Repeat each line word for word.

[START DATASET EXTRACT]

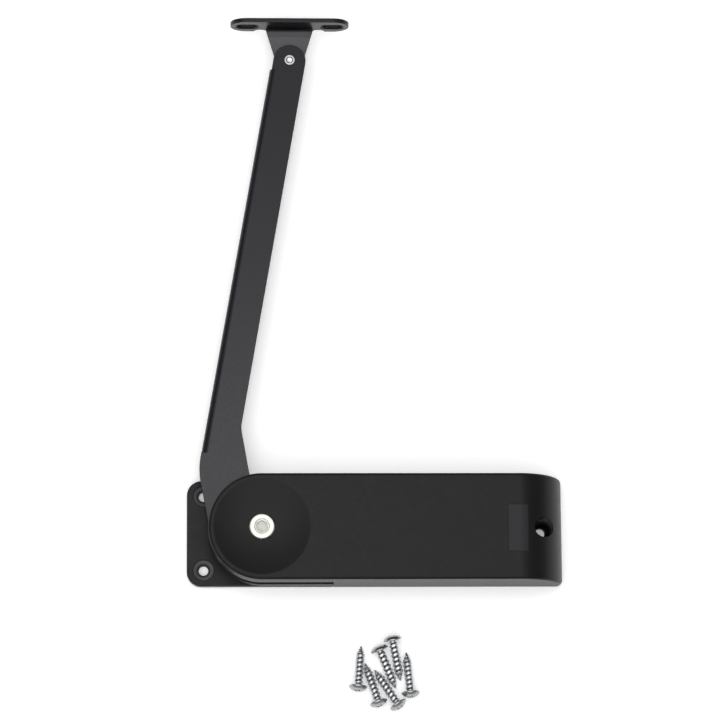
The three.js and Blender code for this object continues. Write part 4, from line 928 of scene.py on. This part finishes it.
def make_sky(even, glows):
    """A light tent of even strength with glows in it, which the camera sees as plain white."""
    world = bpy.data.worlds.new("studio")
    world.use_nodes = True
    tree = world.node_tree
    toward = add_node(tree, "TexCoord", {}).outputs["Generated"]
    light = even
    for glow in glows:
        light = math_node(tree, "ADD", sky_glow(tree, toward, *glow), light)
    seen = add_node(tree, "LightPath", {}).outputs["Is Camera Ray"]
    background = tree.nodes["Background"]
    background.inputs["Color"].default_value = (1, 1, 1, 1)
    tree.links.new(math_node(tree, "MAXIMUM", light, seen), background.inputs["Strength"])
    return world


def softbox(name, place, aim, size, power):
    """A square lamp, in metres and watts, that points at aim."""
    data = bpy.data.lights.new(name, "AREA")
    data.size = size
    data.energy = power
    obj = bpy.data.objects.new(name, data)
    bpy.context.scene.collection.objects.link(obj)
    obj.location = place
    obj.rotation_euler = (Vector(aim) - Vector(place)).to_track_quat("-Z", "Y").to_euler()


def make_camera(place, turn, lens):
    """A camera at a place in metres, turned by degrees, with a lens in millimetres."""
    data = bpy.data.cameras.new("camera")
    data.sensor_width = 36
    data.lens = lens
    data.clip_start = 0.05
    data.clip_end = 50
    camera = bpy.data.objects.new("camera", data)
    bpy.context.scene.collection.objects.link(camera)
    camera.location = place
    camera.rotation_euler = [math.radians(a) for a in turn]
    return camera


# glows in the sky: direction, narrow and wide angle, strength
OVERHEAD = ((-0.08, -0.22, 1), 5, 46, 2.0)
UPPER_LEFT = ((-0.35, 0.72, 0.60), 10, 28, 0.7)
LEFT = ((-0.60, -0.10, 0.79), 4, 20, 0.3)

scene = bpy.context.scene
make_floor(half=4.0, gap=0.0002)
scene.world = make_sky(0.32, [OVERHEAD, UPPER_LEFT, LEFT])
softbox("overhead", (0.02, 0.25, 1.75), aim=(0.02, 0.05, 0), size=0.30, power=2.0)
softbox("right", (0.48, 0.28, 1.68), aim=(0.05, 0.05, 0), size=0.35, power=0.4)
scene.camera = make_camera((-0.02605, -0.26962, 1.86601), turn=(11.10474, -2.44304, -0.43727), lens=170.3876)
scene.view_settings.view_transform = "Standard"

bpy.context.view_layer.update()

[END DATASET EXTRACT]

FINISHED TASK.
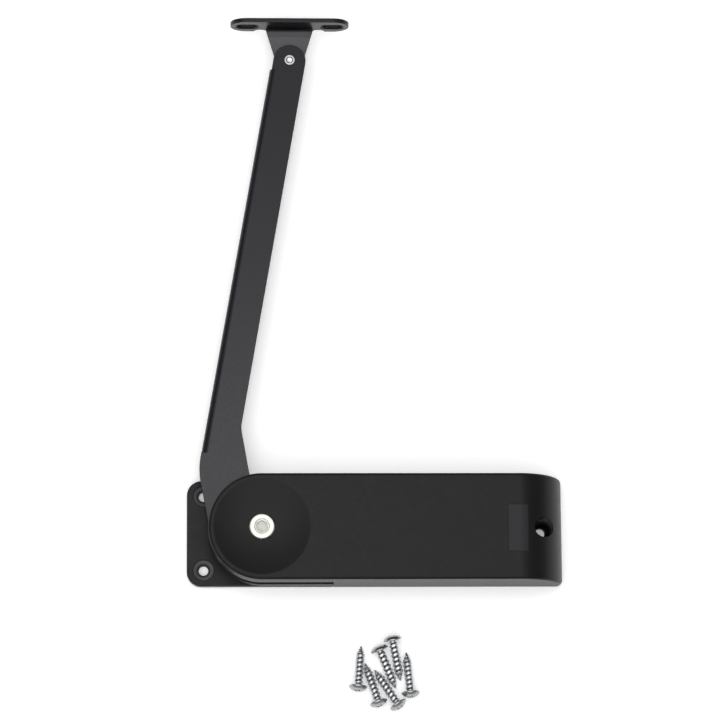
The three.js and Blender code for this object continues. Write part 4, from line 928 of scene.py on. This part finishes it.
def make_sky(even, glows):
    """A light tent of even strength with glows in it, which the camera sees as plain white."""
    world = bpy.data.worlds.new("studio")
    world.use_nodes = True
    tree = world.node_tree
    toward = add_node(tree, "TexCoord", {}).outputs["Generated"]
    light = even
    for glow in glows:
        light = math_node(tree, "ADD", sky_glow(tree, toward, *glow), light)
    seen = add_node(tree, "LightPath", {}).outputs["Is Camera Ray"]
    background = tree.nodes["Background"]
    background.inputs["Color"].default_value = (1, 1, 1, 1)
    tree.links.new(math_node(tree, "MAXIMUM", light, seen), background.inputs["Strength"])
    return world


def softbox(name, place, aim, size, power):
    """A square lamp, in metres and watts, that points at aim."""
    data = bpy.data.lights.new(name, "AREA")
    data.size = size
    data.energy = power
    obj = bpy.data.objects.new(name, data)
    bpy.context.scene.collection.objects.link(obj)
    obj.location = place
    obj.rotation_euler = (Vector(aim) - Vector(place)).to_track_quat("-Z", "Y").to_euler()


def make_camera(place, turn, lens):
    """A camera at a place in metres, turned by degrees, with a lens in millimetres."""
    data = bpy.data.cameras.new("camera")
    data.sensor_width = 36
    data.lens = lens
    data.clip_start = 0.05
    data.clip_end = 50
    camera = bpy.data.objects.new("camera", data)
    bpy.context.scene.collection.objects.link(camera)
    camera.location = place
    camera.rotation_euler = [math.radians(a) for a in turn]
    return camera


# glows in the sky: direction, narrow and wide angle, strength
OVERHEAD = ((-0.08, -0.22, 1), 5, 46, 2.0)
UPPER_LEFT = ((-0.35, 0.72, 0.60), 10, 28, 0.7)
LEFT = ((-0.60, -0.10, 0.79), 4, 20, 0.3)

scene = bpy.context.scene
make_floor(half=4.0, gap=0.0002)
scene.world = make_sky(0.32, [OVERHEAD, UPPER_LEFT, LEFT])
softbox("overhead", (0.02, 0.25, 1.75), aim=(0.02, 0.05, 0), size=0.30, power=2.0)
softbox("right", (0.48, 0.28, 1.68), aim=(0.05, 0.05, 0), size=0.35, power=0.4)
scene.camera = make_camera((-0.02605, -0.26962, 1.86601), turn=(11.10474, -2.44304, -0.43727), lens=170.3876)
scene.view_settings.view_transform = "Standard"

bpy.context.view_layer.update()